PIP

So, this morning I had a long PIP assessment call to discuss all the medical stuff that has gone on. So now I cant help but keep thinking about it and that I wouldnt have got across the whole situation. I know its no use second guessing, I'm usually paranoid anyway without thinking how the way they ask might be portayed. I had previously applied unsucessfully with medical conditions before the asd diagnosis. They arent here to see the anxiety and fatigue that that alone has caused. I've worked 40 yrs and dont think I'm a fraud.

  • I got zero points at first, a few on mandatory reconsideration and then 11 at the tribunal when I appealed. Most appeals are overturned (as in the person claiming pip wins) because they have actual people that know about the condition on it. So always appeal.

    And remember, you count as not being able to do something if:

    You can't do it reliably/REPEATEDLY OR it takes longer than other people to do OR it causes you pain or overwhelming distress if you do it or might cause you this,  OR it is not safe to do. Eg you can socialise but it leaves you too anxious or exhausted to do anything else for days. Or you can travek but there's a chance you will not be able to get home if you have a meltdown

  • Yes. I was ill health retired for medical reasons, but to young for state pension and the work pension doesnt cover living so its an endless 'battle' to apply for help even with 40 years of work and contributions behind me. The late formal ASD diagnosis adds to it, but I have always found adult life very stressful and confusing.

  • And just to add - my other son’s girlfriend has loads of qualifications and she’s been trying to find a job for well over a year now and can’t find one. It’s so hard for people now. They have no choice but to claim something (in their case universal credit) because it’s demanded they pay for hugely high rents and food and heating. 

  • My son is in the process of his PIP review and I know exactly what you mean. It’s exhausting and frightening in our experience. Without my support I know that my son would never apply because the application process is so complicated and daunting - it took us 3 days just to fill out the form and we were so stressed and worried about doing it. Sometimes we feel like giving up. My son often feels suicidal because he struggles so much with life - and filling out this form and going over and over how much he struggles is incredibly damaging for his mental health. He has very severe ocd and talking about that is off the scale stressful for him. The education system never provided him with the help he needed to overcome his Selective Mutism in school, and now he’s an adult there’s still no help. And then when he needs to claim money to live in they make you feel bad about that - like ‘you should be earning money not claiming benefits’ - but maybe if they’d given my son the right help when he was at school then maybe now he would be able to get a job (maybe) but he can’t talk to people so how can he get a job? So why do they make it so hard for people who have no choice but to claim something just to eat etc? I hate the system because it makes us feel so bad about the fact that we are struggling - even when we are really doing our absolute best. Every day is a struggle for my son. The system should be kinder and more supportive - instead of threatening and exhausting. 
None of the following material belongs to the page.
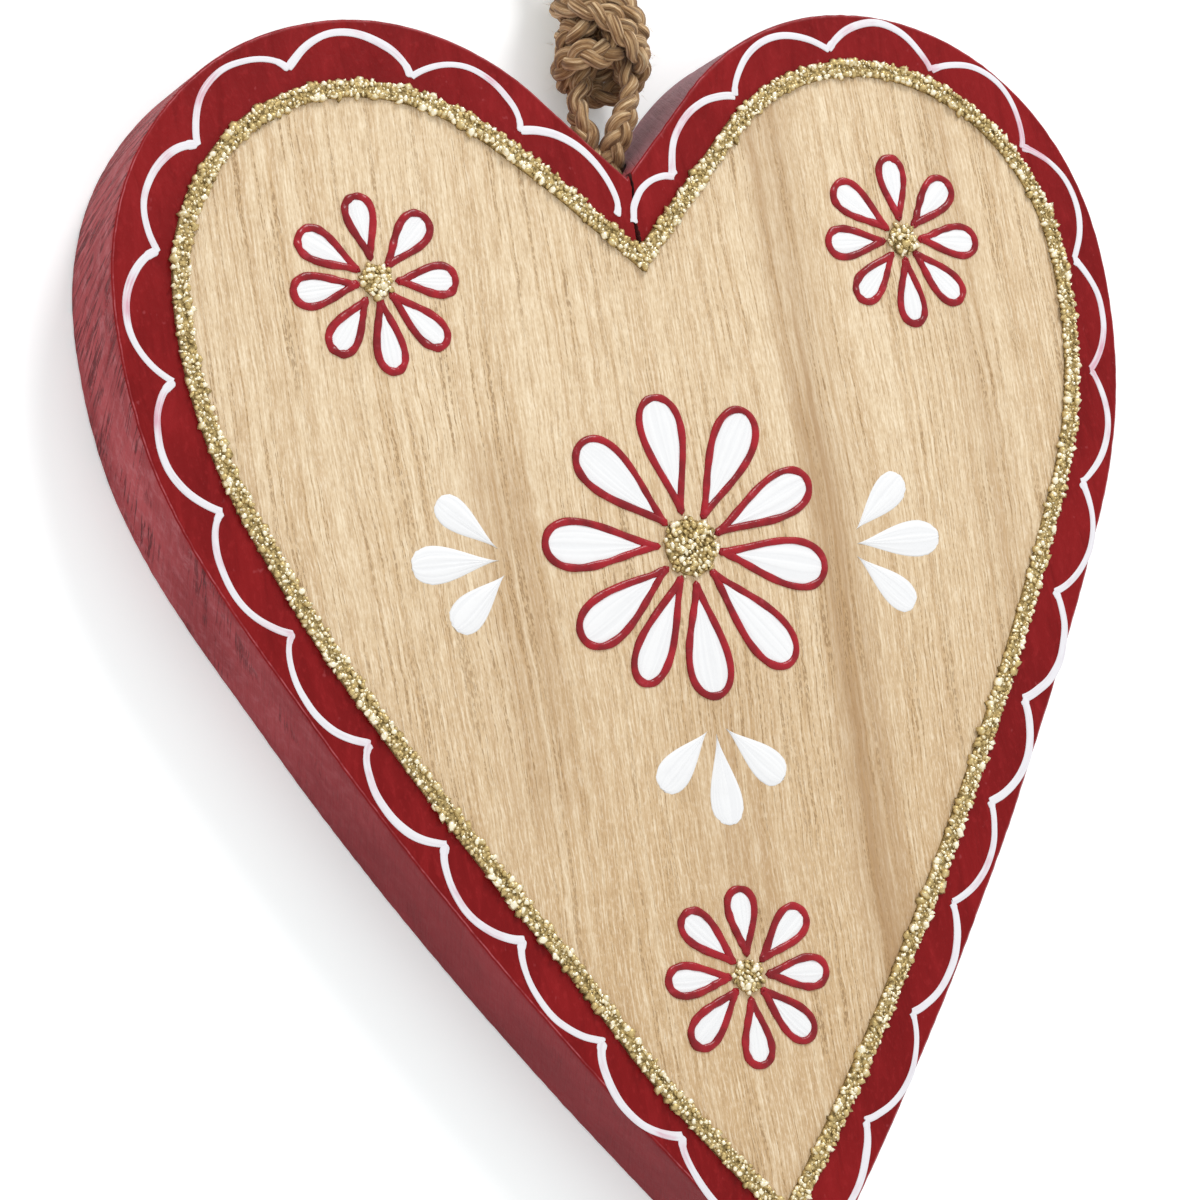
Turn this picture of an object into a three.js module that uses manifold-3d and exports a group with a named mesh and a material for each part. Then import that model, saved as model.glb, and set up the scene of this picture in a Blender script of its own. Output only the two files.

  • Being late diagnosed, I have spent my life 'fitting in', and saying say too often, to the detriment of my (physical) health etc, maskin and people pleasing, and often i wont ask for help just rather get on with things. So when thwy push for a 'can you' answer by asking several ways even when difficulties and dangers etc are explained.

    But I guess I dont know their thoughts so will recover while I wait and see

  • I asked for the audio, and asked DWP for the assessment report, but I guess apart from anything its a waiting game again.

  • They get you to say you can do stuff rather than listen to the problem you have struggling to do them. 

  • You're right, but I have been totally deflated.

  • These calls are mandatorily predetermined to refuse people. They know more about you before the call than you think. You have to prepare for that outcome (refusal) and stick to what you know is true, without elaborating which probably means taking them to a lower tier legal hearing.  

  • ‘Don’t think I’m a fraud’ is telling. You are not a fraud, even though you feel like you are or that others will think it. We all worry about others disbelief in our condition largely because we have doubts ourselves. When we are diagnosed we know that we struggle but our perspective is twisted by what we can do or achieve. I always say to my family I’m the least autistic and they always reply ‘no, you’re the most’. Pursue PIP, fight for your rights. This is a neurotypical world but we shouldn’t have to put up with it. 

  • I can understand why you feel paranoid about this. The whole system creates paranoia- in fact I think it’s deliberately designed to do that. You did everything you could, you did your best, and you can do no more. It’s a hostile system. It’s out of your control at this point - and you never know - it might all work out ok. Try to mentally surrender to the fact that it’s now out of your hands - because stressing over it won’t make any difference - apart from just making you feel worse.